Two-strain competition in quasi-neutral stochastic disease dynamics

Authors: KOGAN, OLEG - Cornell University; KHASIN, MICHAEL - Stinger Ghaffarian Technologies, Inc (SGT, INC); MEERSON, BARUCH - Hebrew University; Schneider, David; MYERS, CHRISTOPHER - Cornell University

Submitted to: Physical Review E (PRE) - Statistical, Nonlinear, and Soft Matter Physics
Publication Type: Peer Reviewed Journal
Publication Acceptance Date: 10/31/2014
Publication Date: 10/31/2014
Citation: Kogan, O., Khasin, M., Meerson, B., Schneider, D.J., Myers, C.R. 2014. Two-strain competition in quasi-neutral stochastic disease dynamics. Physical Review E (PRE) - Statistical, Nonlinear, and Soft Matter Physics. DOI: 10.1103/PhysRevE.90.042149.

Interpretive Summary: Many common infectious diseases are caused by one of several strains of a given pathogen circulating in a host population. While these strains may cause the same symptoms, they may be distinguishable by defense mechanisms of individual hosts and have different growth rates. So, it is natural to ask how the presence of one strain affects the prevalence of the other strains. Does one strain always eventually dominate and the others go extinct? To answer this question we performed a detailed analysis of a mathematical model for the progression of an epidemic involving two strains with the same basic reproduction numbers, but different growth rates. We show that the slower growing strain typically has a fitness advantage over the faster growing strain, except in the special case where small numbers of infected individuals are introduced into a large population of susceptibles. Under these “colonization” conditions, the faster growing strain has an advantage. In addition, this model suggests that the less fit strain will eventually die out. These results provide a framework for understanding why it is so common to find only a handful of dominant strains for any given disease, despite the fact that random mutations are constantly generating new strains. The slightly less fit strains arising from random mutations are statistically very likely to disappear before they infect a significant fraction of the population.

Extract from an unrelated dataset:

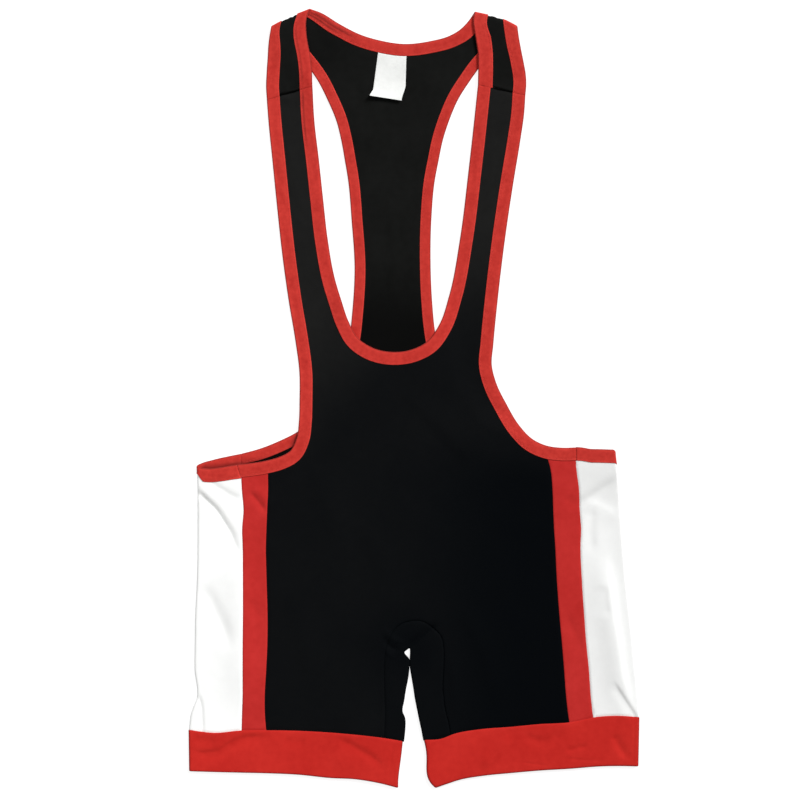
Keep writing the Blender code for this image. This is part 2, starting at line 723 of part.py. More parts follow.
# ---------------------------------------------------------------- gusset
def gusset_rows(hems):
    """Rows across the gusset, from hem to hem: the inner leg's fold and the arched seam."""
    rows = smooth_line(GUSSET, 13.0)
    for row, side in ((0, "left"), (-1, "right")):
        rows[row][1] = height_on(hems[side], rows[row][0]) + SEAM_GAP
        rows[row][3] = height_on(hems[side], rows[row][2]) + SEAM_GAP
    return rows


def gusset(rows, material):
    """One strip round both inner legs, folded along the slit between them."""
    inset = FOLD_RADIUS + PANEL_WALL / 2
    sheet = []
    for row in rows:
        fold, seam = row[:2], row[2:]
        across = unit(seam - fold)
        edge = seam - across * HALF_GAP
        axis = fold + across * inset
        height = back_height(axis) + FOLD_RADIUS
        flats = [axis + (edge - axis) * share for share in (0.0, 0.5, 1.0)]
        section = [Vector((x, y, back_height((x, y)))) for x, y in flats[::-1]]
        section += bend_points(axis, -across, height, 1)
        section += [on_front(point, 0.0) for point in flats]
        sheet.append(section)
    return grid_sheet("gusset", sheet, PANEL_WALL, material)


def arch_points(rows):
    """The panels' side of the arched seam, from the left hem to the right hem."""
    points = []
    for row in rows:
        fold, seam = row[:2], row[2:]
        points.append(tuple(seam + unit(seam - fold) * HALF_GAP))
    return points


# ---------------------------------------------------------------- main panels
def hem_points(hem_top, first_x, last_x):
    """Points just above a hem band's seam, between two seams."""
    count = max(1, round(abs(last_x - first_x) / PANEL_GRID))
    return [(x, height_on(hem_top, x) + SEAM_GAP) for x in np.linspace(first_x, last_x, count + 1)]


def before_seam(points, column, shift):
    """The part of an edge on the body's side of a seam, ended on the seam itself."""
    kept = []
    gap = [point[0] - seam_x(column, point[1]) - shift for point in points]
    side = math.copysign(1.0, gap[0])
    for index, point in enumerate(points):
        if gap[index] * side <= 0:
            share = gap[index - 1] / (gap[index - 1] - gap[index])
            kept.append(tuple(points[index - 1] + (point - points[index - 1]) * share))
            return kept
        kept.append(tuple(point))
    return kept


def seam_down(column, top_y, low_y, shift):
    """Points of a lengthwise seam, without its two ends."""
    count = round(abs(top_y - low_y) / ROW_STATION)
    return level_line(column, np.linspace(top_y, low_y, count + 1)[1:-1], shift)


def leg_outline(left_top, right_top, columns, hems, arch):
    """Outline of a body panel below its arm edges, from the right one down and up to the left."""
    left_column, right_column = columns
    right_low = hem_meeting(hems["right"], lambda y: seam_x(right_column, y) - HALF_GAP)[0]
    left_low = hem_meeting(hems["left"], lambda y: seam_x(left_column, y) + HALF_GAP)[0]
    right_hem = hem_points(hems["right"], right_low, arch[-1][0])
    left_hem = hem_points(hems["left"], arch[0][0], left_low)
    right_seam = seam_down(right_column, right_top[1], right_hem[0][1], -HALF_GAP)
    left_seam = seam_down(left_column, left_hem[-1][1], left_top[1], HALF_GAP)
    return right_seam + right_hem[:-1] + arch[::-1] + left_hem[1:] + left_seam


def front_density(point):
    return 2 if abs(depth_in_back(point)) < FINE_REACH else 1


def back_density(point):
    """As on the front, but with no points in the folds' rolls, whose lines are tied."""
    for fold in FOLDS.values():
        if -ROLL_MARGIN < past_fold(fold, point) < ROLL + ROLL_MARGIN:
            return 0
    return front_density(point)


def front_panel(strips, hems, arch, material):
    right = before_seam(strips["arm_right"].seam, "black_right", -HALF_GAP)
    left = before_seam(strips["arm_left"].seam, "black_left", HALF_GAP)
    below = leg_outline(left[-1], right[-1], ("black_left", "black_right"), hems, arch)
    outline = [tuple(point) for point in strips["neck"].seam] + right + below + left[::-1]
    return cloth_panel("front_panel", outline, on_front, material, front_density)


def back_panel(strips, hems, arch, material):
    """T back in its pattern's plane; ties keep its triangles in step with each roll."""
    left, neck, right = (strips[key] for key in ("arm_left", "neck", "arm_right"))
    below = leg_outline(left.seam[-1], right.seam[-1], ("white_left", "white_right"), hems, arch)
    outline = [tuple(point) for line in (left.seam[::-1], neck.seam, right.seam) for point in line]
    first_neck, first_right = len(left.seam), len(left.seam) + len(neck.seam)
    ties = []
    for step in range(BEND_STEPS + 1):
        ties.append((len(left.seam) - 1 - left.levels["left", step], first_neck + neck.levels["left", step]))
        ties.append((first_right + right.levels["right", step], first_neck + neck.levels["right", step]))
    return cloth_panel("back_panel", outline + below, on_back, material, back_density, ties)


def care_label(material):
    """Small satin label; its free end curls up off the cloth."""
    top_left, top_right, low_right, low_left = (np.array(corner, float) for corner in LABEL_CORNERS)
    rows = []
    for step in range(7):
        down = step / 6
        row = []
        for column in range(4):
            share = column / 3
            top = top_left + (top_right - top_left) * share
            low = low_left + (low_right - low_left) * share
            point = top + (low - top) * down
            rest = PANEL_WALL / 2 + SEAM_GAP + LABEL_WALL / 2
            row.append(Vector((*point, back_height(point) + rest + LABEL_CURL * down ** 3)))
        rows.append(row)
    return grid_sheet("care_label", rows, LABEL_WALL, material)


# ---------------------------------------------------------------- materials and the whole
def cloth_material(name, colour, roughness):
    material = bpy.data.materials.new(name)
    material.use_nodes = True
    shader = material.node_tree.nodes["Principled BSDF"]
    shader.inputs["Base Color"].default_value = (*colour, 1.0)
    shader.inputs["Roughness"].default_value = roughness
    shader.inputs["Metallic"].default_value = 0.0
    return material


def clear_scene():
    for old in list(bpy.data.objects):
        bpy.data.objects.remove(old, do_unlink=True)


def build():
    black = cloth_material("black_knit", (0.006, 0.007, 0.009), 0.75)
    red = cloth_material("red_knit", (0.56, 0.030, 0.026), 0.7)
    elastic = cloth_material("red_elastic", (0.56, 0.030, 0.026), 0.6)
    white = cloth_material("white_knit", (0.88, 0.88, 0.87), 0.75)
    satin = cloth_material("label_satin", (0.85, 0.85, 0.85), 0.5)
    back, front = back_strips(), front_strips()
    hems = {side: hem_line(side, 0.0) for side in HEMS}
    rows = gusset_rows(hems)
    arch = arch_points(rows)
    back_panel(back, hems, arch, black)
    front_panel(front, hems, arch, black)
    gusset(rows, black)
    care_label(satin)
    binding("neck_binding_back", back["neck"], on_back, elastic)
    binding("neck_binding_front", front["neck"], on_front, elastic)
    for side in ("left", "right"):
        binding("arm_binding_back_" + side, back["arm_" + side], on_back, elastic)
        binding("arm_binding_front_" + side, front["arm_" + side], on_front, elastic)
        side_binding(side, elastic)
        side_panel(side, hems[side], white)
        stripe(side, front["arm_" + side].seam, hems[side], red)
        hem_band(side, red)


clear_scene()
SINGLET = bpy.data.collections.new("wrestling_singlet")
bpy.context.scene.collection.children.link(SINGLET)
build()
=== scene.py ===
"""Look of a wrestling singlet laid flat, face up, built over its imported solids.

Every cut piece is a thin shell of cloth on its solid's form. Panels run on under the folded
bindings, and a seam's allowance lies under the neighbour that covers it.
Lengths in the tables are millimetres: x runs to the right and y towards the shoulders.
"""
import math
from collections import namedtuple

import bpy
import numpy as np
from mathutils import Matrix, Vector
from mathutils.geometry import delaunay_2d_cdt


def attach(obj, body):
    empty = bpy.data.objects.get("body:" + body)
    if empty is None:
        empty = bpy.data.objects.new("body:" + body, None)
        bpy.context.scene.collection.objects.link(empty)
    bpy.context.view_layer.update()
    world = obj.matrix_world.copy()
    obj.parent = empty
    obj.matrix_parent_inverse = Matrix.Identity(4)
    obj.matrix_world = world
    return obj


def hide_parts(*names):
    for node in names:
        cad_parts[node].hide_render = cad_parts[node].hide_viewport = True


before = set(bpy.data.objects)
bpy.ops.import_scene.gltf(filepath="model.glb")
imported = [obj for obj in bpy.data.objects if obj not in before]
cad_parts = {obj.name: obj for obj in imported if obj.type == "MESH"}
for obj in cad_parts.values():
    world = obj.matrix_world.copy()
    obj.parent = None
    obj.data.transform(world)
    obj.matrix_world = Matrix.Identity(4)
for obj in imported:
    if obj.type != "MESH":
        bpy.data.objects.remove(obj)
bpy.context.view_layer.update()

MM = 0.001

# ---- Cloth ----
CLOTH_WALL, HEM_WALL, LABEL_WALL = 0.7, 1.6, 0.4
EDGE_ROUND = 0.4                # reach of a cloth edge's rounding
BINDING_HALF = 1.1              # half the thickness of a folded binding
BINDING_LEAF = 0.65             # thickness of each of its two leaves
BINDING_WIDTH, SIDE_BINDING = 13.0, 13.6
NARROW_ARM, NARROW_NECK, WIDE_NECK = 10.9, 12.2, 14.8
NARROW_FROM, NARROW_TO = 85.0, 120.0       # distance from an end over which a binding narrows
WIDE_FROM, WIDE_TO = 75, 110               # distance from the last end up to which it is wide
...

Technical Abstract: We develop a new perturbation method for studying quasi-neutral competition in a broad class of stochastic competition models, and apply it to the analysis of fixation of competing strains in two epidemic models. The first model is a two-strain generalization of the stochastic Susceptible-Infected-Susceptible (SIS) model. Here we extend previous results due to Parsons and Quince (2007), Parsons et al (2008) and Lin, Kim and Doering (2012). The second model, a two-strain generalization of the stochastic Susceptible-Infected-Recovered (SIR) model with population turnover, has not been studied previously. In each of the two models, when the basic reproduction numbers of the two strains are identical, a system with an infinite population size approaches a point on the deterministic coexistence line (CL): a straight line of fixed points in the phase space of sub population sizes. Shot noise drives one of the strain populations to fixation, and the other to extinction, on a time scale proportional to the total population size. Our perturbation method explicitly tracks the dynamics of the probability distribution of the sub-populations in the vicinity of the CL. We argue that, whereas the slow strain has a competitive advantage for “mathematically typical" initial conditions, it is the fast strain that is more likely to win in the important situation when a few infectives of both strains are introduced into a susceptible population.